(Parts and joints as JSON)

◇ ◇ ◇ ◇ ◇

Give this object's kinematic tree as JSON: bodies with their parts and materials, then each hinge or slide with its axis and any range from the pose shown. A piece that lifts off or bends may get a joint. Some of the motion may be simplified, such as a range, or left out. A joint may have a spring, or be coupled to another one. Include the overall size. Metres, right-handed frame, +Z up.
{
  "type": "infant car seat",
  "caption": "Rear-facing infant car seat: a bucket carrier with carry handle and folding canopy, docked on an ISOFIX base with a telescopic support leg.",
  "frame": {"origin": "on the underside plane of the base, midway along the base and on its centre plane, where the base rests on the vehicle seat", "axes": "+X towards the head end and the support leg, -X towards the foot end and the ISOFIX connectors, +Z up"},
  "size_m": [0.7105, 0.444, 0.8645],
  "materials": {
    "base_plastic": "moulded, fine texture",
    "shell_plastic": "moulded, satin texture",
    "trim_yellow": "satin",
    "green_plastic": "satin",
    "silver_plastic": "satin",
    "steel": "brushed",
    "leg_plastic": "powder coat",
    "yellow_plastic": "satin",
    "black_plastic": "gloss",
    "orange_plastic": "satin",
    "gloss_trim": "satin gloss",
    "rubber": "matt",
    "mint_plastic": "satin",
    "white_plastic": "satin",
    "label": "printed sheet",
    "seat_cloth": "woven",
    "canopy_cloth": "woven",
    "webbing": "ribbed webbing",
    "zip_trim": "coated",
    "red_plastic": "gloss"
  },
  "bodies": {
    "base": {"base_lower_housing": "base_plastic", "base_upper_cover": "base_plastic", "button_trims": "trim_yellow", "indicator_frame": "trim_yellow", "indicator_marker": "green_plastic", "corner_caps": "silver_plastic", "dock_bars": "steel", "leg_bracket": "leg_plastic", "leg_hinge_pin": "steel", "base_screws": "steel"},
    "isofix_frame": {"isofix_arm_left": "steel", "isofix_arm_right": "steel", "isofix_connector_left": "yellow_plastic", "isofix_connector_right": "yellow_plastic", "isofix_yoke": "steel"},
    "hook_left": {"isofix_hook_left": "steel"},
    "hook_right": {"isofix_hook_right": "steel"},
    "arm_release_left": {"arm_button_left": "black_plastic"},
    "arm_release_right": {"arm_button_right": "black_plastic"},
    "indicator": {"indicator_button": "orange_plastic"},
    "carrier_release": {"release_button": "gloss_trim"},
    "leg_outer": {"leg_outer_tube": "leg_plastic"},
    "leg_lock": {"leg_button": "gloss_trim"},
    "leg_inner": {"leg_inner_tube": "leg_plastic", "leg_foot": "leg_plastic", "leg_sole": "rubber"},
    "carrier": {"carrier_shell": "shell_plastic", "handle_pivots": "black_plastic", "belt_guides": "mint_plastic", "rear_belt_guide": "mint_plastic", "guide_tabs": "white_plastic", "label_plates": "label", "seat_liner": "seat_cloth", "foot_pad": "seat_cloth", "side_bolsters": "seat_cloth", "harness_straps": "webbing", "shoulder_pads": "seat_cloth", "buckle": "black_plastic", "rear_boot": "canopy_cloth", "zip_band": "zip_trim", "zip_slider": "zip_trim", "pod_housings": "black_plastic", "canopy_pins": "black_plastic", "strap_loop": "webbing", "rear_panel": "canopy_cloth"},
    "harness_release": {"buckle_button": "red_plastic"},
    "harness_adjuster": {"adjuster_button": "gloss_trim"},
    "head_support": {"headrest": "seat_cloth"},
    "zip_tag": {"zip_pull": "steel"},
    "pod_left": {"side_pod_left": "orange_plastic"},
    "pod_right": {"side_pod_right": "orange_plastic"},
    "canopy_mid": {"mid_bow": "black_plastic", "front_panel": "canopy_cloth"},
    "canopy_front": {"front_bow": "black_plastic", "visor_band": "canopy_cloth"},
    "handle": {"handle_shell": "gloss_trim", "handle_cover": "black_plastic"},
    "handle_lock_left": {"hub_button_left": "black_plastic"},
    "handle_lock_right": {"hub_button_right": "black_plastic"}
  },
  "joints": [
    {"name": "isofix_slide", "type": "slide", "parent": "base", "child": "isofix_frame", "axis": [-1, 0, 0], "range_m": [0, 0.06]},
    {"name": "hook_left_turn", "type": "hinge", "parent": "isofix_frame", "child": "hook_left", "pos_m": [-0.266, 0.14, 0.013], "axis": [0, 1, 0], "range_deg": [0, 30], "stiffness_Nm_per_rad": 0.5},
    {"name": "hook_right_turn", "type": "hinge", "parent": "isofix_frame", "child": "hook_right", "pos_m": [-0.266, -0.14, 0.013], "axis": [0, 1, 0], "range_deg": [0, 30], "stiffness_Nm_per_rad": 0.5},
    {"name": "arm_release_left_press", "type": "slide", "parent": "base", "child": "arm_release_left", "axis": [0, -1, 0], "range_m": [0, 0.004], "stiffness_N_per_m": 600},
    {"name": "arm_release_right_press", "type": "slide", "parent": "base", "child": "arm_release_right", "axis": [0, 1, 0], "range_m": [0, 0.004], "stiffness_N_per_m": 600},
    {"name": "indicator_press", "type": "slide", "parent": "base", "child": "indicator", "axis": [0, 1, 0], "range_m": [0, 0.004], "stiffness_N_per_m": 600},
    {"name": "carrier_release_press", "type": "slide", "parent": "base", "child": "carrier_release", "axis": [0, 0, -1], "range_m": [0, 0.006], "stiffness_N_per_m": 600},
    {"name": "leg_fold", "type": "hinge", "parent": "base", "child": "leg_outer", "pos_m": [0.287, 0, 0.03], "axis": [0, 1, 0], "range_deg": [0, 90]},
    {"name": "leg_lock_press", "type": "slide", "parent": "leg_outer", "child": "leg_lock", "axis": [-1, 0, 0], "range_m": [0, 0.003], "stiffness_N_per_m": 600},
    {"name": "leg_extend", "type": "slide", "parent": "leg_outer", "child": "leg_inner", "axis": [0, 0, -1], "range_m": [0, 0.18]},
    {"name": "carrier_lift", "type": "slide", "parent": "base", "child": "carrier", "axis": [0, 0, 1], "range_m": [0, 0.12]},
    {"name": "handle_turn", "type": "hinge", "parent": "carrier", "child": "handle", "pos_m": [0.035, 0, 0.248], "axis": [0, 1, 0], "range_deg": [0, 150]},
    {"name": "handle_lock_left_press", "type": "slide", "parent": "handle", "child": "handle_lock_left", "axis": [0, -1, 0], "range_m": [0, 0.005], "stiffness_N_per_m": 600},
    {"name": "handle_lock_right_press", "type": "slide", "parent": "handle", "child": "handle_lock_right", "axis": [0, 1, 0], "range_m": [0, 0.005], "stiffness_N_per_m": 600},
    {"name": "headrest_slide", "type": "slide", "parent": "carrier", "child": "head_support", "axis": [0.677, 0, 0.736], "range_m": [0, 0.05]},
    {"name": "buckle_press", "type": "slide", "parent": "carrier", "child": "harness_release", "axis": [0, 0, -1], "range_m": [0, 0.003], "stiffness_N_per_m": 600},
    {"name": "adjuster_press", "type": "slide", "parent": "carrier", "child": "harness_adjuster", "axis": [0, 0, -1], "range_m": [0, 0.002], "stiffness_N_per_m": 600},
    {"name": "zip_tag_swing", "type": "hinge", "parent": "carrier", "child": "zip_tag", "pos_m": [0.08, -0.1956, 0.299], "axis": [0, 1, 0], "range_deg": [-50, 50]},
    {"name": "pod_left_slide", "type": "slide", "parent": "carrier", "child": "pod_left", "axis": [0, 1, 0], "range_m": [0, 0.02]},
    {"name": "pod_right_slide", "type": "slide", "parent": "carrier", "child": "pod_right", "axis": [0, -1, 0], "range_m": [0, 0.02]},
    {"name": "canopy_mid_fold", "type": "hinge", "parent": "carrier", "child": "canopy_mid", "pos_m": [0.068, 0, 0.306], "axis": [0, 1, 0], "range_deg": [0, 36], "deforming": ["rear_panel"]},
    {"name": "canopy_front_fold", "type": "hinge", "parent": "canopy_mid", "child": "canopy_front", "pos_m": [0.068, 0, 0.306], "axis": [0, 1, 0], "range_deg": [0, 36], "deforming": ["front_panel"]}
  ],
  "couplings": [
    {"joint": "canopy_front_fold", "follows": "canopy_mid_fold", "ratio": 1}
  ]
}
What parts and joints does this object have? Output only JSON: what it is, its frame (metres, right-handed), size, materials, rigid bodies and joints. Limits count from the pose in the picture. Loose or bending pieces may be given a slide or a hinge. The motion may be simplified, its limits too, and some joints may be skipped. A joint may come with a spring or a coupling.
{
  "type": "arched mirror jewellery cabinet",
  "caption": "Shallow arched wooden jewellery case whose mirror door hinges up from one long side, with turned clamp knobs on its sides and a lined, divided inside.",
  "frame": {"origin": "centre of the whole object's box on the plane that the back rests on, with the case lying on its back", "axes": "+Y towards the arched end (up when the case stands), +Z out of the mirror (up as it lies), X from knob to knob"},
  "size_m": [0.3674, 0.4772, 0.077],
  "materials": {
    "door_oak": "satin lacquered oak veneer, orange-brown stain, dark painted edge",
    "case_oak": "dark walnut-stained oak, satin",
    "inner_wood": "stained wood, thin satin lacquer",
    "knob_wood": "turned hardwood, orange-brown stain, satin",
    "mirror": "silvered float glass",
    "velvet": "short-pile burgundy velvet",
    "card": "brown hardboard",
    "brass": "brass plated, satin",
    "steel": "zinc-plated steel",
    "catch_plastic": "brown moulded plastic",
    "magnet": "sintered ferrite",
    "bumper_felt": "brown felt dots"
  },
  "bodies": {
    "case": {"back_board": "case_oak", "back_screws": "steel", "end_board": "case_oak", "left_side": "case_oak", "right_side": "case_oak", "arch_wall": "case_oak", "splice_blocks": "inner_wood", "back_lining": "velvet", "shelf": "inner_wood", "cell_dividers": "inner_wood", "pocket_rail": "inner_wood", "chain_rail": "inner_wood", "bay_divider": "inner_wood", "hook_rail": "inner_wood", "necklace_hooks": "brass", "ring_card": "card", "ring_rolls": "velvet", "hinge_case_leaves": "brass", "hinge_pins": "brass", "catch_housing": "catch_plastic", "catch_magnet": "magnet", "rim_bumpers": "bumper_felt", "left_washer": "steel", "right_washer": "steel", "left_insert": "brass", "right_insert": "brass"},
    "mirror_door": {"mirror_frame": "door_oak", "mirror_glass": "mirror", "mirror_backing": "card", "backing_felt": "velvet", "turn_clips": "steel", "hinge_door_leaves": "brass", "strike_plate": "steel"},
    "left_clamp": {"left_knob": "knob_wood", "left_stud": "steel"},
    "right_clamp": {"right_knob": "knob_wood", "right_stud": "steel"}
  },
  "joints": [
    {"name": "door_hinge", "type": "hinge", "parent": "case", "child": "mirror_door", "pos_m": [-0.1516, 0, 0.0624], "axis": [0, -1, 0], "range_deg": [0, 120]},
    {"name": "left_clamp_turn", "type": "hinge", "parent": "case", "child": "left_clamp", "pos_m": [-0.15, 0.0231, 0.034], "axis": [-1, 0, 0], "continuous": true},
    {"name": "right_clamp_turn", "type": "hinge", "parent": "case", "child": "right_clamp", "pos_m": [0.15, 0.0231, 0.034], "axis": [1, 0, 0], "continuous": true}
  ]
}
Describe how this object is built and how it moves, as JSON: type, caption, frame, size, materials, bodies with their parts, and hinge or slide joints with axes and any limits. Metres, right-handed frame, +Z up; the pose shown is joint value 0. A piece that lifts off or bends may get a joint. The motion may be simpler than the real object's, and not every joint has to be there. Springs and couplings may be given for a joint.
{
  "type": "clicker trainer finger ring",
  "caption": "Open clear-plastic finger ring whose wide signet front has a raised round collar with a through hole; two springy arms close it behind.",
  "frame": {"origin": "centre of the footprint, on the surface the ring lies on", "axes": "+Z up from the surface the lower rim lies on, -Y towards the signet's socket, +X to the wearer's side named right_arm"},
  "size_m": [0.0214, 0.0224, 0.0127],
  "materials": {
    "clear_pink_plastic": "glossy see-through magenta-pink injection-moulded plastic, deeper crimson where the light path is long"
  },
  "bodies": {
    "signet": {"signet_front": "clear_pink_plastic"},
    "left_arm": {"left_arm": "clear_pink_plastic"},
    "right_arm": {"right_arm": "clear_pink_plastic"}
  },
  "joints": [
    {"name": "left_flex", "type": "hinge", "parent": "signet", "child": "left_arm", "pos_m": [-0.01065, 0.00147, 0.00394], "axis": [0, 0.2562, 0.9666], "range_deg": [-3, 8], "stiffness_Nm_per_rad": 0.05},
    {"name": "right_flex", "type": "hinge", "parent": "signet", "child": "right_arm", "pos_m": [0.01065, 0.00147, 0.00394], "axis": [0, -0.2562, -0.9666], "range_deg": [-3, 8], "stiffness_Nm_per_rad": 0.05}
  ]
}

◇ ◇ ◇ ◇ ◇

Short task: Check each line above for the string "lifts" and show the ones that have it.

Solution:
Give this object's kinematic tree as JSON: bodies with their parts and materials, then each hinge or slide with its axis and any range from the pose shown. A piece that lifts off or bends may get a joint. Some of the motion may be simplified, such as a range, or left out. A joint may have a spring, or be coupled to another one. Include the overall size. Metres, right-handed frame, +Z up.
Describe how this object is built and how it moves, as JSON: type, caption, frame, size, materials, bodies with their parts, and hinge or slide joints with axes and any limits. Metres, right-handed frame, +Z up; the pose shown is joint value 0. A piece that lifts off or bends may get a joint. The motion may be simpler than the real object's, and not every joint has to be there. Springs and couplings may be given for a joint.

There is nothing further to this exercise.